The study, which was published recently in Circulation, included a cohort of consecutive patients referred for evaluation of myocardial ischemia. Researchers determined net reclassification improvement (NRI) of the primary outcome of MACE, a composite of cardiac death and nonfatal MI; this was incremental to clinical risk models, using guideline-based low (<1%), moderate (1%-3%) and high (>3%) annual risk categories.
Researchers reported that inducible ischemia had a significant association with MACE (HR=14.66; P<.0001), and low event rates of MACE (0.6%) and cardiac death (0.4%). This prognostic utility was observed in patients with prior CAD (HR=8.17; P<.0001).

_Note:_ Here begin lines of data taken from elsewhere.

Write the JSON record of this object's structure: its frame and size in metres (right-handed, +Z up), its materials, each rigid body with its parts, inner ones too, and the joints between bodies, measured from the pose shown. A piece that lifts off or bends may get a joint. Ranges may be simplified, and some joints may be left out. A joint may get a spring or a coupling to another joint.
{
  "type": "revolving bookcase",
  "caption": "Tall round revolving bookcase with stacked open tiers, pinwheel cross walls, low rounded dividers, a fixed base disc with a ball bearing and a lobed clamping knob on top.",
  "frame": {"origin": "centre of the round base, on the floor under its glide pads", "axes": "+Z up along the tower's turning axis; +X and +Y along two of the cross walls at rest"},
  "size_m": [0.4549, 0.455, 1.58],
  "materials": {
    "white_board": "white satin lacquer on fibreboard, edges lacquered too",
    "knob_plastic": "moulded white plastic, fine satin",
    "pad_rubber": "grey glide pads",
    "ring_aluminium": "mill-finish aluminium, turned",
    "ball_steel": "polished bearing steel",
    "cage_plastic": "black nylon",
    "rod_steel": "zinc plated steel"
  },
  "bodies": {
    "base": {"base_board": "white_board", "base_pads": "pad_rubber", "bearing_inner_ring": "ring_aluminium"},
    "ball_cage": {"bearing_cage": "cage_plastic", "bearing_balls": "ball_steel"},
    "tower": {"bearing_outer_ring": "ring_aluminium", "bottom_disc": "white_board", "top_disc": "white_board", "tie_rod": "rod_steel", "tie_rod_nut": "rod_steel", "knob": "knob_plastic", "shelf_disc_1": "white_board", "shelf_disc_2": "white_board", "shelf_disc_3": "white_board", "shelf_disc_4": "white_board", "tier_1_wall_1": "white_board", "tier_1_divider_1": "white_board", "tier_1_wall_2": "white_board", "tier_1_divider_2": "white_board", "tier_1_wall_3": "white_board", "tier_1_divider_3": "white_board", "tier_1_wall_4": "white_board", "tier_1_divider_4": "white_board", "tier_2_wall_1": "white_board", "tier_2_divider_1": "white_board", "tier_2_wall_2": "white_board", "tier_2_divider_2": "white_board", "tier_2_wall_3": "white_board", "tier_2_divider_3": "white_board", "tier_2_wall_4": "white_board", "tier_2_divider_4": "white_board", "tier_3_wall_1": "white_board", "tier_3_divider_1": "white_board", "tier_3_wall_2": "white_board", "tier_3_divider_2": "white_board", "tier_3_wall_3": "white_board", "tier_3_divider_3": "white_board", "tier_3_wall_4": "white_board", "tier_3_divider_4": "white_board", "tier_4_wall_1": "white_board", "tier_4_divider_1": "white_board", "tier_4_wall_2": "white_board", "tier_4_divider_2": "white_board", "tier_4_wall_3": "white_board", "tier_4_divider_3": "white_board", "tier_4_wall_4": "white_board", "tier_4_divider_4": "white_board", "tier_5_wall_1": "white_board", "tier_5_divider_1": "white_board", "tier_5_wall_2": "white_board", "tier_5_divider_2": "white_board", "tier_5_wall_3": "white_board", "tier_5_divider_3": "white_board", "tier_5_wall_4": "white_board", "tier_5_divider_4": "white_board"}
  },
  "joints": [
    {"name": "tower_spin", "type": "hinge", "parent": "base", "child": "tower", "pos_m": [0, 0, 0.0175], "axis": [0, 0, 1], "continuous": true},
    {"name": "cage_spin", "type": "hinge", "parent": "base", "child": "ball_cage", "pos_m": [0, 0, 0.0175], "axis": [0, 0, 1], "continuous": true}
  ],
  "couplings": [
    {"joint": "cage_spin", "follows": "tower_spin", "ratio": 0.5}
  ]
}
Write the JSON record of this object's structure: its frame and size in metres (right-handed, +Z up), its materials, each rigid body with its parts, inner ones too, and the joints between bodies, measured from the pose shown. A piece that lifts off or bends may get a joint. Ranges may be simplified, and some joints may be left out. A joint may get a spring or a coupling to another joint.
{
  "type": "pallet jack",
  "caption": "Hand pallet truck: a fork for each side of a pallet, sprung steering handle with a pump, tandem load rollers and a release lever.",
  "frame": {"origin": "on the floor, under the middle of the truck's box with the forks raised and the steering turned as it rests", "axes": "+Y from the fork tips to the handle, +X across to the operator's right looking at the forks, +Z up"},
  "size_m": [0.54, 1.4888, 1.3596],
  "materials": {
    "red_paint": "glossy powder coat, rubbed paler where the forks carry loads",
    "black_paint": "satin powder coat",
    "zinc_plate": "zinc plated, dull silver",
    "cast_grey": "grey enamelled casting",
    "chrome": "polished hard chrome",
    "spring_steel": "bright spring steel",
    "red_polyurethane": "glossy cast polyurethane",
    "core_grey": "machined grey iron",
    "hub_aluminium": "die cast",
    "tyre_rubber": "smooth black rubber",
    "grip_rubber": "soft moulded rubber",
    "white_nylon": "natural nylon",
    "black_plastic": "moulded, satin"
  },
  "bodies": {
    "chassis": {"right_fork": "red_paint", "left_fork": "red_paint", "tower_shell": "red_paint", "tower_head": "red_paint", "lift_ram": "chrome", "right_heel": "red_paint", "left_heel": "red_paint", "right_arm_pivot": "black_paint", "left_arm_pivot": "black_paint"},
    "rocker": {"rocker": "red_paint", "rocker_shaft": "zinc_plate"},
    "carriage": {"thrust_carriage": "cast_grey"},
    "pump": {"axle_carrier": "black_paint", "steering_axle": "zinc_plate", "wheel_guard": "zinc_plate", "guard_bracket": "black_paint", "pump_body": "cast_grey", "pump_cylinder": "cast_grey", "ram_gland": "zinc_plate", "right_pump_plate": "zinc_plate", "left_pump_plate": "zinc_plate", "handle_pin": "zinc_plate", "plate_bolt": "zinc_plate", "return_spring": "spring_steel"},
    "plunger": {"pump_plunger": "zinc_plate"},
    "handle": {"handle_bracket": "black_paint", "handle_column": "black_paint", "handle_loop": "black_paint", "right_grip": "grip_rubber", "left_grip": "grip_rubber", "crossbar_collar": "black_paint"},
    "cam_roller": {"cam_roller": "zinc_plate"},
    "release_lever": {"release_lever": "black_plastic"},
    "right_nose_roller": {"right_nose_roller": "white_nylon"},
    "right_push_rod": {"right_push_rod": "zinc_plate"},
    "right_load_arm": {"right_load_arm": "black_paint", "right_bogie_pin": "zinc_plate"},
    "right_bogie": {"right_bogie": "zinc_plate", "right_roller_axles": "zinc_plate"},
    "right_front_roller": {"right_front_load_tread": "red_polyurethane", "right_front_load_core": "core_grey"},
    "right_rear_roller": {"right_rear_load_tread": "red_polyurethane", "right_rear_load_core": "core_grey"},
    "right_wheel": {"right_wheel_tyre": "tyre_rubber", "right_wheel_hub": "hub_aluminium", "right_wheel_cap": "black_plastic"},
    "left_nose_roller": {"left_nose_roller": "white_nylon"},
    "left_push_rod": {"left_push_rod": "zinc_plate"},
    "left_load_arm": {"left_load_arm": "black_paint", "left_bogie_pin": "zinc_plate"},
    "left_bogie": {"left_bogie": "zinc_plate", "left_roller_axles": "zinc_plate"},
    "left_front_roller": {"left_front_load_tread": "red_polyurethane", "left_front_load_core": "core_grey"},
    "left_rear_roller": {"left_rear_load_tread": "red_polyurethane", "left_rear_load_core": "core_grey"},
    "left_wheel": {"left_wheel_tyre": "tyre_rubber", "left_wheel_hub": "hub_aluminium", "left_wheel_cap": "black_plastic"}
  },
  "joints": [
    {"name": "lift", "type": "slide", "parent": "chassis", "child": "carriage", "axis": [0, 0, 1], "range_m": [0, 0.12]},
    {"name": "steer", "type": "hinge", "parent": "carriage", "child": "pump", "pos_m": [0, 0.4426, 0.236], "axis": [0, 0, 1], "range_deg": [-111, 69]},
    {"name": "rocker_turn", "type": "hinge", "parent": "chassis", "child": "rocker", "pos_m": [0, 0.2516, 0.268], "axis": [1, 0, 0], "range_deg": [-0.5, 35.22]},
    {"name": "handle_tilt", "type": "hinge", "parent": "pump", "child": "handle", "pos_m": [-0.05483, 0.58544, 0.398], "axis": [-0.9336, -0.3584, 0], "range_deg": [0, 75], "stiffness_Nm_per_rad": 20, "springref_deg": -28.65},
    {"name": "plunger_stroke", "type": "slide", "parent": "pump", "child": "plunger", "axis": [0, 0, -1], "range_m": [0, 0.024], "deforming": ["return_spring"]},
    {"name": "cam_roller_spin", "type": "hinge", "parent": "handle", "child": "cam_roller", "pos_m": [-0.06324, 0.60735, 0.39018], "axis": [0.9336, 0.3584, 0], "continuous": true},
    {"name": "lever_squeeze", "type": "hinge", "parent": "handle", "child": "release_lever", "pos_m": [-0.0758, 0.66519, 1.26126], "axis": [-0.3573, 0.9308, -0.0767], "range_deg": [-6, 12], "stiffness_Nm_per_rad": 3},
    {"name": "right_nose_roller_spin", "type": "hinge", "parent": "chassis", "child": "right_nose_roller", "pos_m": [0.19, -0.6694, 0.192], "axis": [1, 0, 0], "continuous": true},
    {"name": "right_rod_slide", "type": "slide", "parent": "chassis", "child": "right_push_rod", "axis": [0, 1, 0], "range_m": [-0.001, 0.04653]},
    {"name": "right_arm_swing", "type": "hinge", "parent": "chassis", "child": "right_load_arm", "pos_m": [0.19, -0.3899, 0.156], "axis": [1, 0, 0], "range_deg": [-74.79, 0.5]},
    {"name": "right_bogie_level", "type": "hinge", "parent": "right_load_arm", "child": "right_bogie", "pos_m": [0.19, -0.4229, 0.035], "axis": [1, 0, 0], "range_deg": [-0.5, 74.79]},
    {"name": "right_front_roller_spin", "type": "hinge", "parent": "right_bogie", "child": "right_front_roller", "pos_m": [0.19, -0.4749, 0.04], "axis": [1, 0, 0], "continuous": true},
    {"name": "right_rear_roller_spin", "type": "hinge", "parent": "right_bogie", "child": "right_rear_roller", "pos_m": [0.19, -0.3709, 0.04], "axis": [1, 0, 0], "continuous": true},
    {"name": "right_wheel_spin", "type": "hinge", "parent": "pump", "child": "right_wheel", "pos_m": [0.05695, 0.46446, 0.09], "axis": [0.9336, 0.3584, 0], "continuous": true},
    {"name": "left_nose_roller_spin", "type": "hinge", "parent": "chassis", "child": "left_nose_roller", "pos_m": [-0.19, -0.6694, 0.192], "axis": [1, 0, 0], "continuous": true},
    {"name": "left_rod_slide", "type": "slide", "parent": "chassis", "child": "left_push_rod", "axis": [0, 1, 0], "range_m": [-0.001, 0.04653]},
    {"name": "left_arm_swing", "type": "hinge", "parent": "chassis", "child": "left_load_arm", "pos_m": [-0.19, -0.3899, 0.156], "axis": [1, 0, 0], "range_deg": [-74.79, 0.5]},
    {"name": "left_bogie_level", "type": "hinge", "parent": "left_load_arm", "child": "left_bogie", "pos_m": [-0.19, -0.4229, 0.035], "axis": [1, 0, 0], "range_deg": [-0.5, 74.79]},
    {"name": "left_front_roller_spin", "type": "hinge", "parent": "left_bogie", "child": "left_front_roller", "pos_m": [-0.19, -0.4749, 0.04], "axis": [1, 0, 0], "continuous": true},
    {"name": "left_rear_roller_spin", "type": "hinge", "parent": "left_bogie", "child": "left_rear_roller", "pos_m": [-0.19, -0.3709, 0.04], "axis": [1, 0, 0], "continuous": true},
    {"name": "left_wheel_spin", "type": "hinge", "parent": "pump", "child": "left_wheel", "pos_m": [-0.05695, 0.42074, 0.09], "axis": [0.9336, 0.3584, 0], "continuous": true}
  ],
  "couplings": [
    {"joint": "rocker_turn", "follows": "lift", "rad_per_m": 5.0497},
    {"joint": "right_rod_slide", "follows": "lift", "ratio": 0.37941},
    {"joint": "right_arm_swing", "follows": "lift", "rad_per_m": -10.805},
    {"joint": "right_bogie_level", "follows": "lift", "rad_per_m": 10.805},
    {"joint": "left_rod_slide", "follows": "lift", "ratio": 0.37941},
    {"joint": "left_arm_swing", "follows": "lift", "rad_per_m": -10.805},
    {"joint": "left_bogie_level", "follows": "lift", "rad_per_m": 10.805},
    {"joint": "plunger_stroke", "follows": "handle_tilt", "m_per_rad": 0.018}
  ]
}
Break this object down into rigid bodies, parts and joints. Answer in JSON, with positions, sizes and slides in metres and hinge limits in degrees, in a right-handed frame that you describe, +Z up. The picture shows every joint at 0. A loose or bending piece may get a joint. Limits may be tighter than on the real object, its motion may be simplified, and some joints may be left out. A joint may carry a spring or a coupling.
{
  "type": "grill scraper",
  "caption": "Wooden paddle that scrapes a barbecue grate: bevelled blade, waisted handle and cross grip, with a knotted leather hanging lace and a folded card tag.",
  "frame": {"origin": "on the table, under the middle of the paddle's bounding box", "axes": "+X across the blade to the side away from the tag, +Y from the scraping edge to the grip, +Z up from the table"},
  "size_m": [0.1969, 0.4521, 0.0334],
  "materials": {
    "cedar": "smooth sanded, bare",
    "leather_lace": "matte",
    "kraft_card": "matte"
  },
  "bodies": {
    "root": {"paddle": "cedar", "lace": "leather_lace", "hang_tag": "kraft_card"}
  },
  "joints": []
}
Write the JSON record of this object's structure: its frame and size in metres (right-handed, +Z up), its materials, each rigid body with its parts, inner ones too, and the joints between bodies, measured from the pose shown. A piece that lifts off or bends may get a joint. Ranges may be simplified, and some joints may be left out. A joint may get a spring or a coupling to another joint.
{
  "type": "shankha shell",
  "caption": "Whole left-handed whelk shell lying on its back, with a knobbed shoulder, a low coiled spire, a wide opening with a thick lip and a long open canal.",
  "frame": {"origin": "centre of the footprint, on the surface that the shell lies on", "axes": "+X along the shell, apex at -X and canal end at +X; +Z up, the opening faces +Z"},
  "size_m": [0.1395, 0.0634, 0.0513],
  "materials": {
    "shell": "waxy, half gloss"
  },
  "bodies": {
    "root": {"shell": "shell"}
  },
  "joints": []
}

The addition of inducible ischemia to the multivariable clinical risk model enhanced discrimination of MACE (C-statistic 0.81-0.86, P=.04; adjusted HR=7.37, P<.0001). The addition also reclassified 91.5% of patients at moderate pre-test risk (65.7% moderate-to-low risk; 25.8% to high risk) with corresponding changes in the observed event rates of 0.3% per year for low-risk post-test and 4.9% per year for high-risk post-test.
Additional data indicated a categorical NRI of 0.229 (95% CI 0.063-0.391) and a continuous NRI of 1.11 (95% CI 0.81-1.39).
Disclosure: Shah reports no relevant financial disclosures.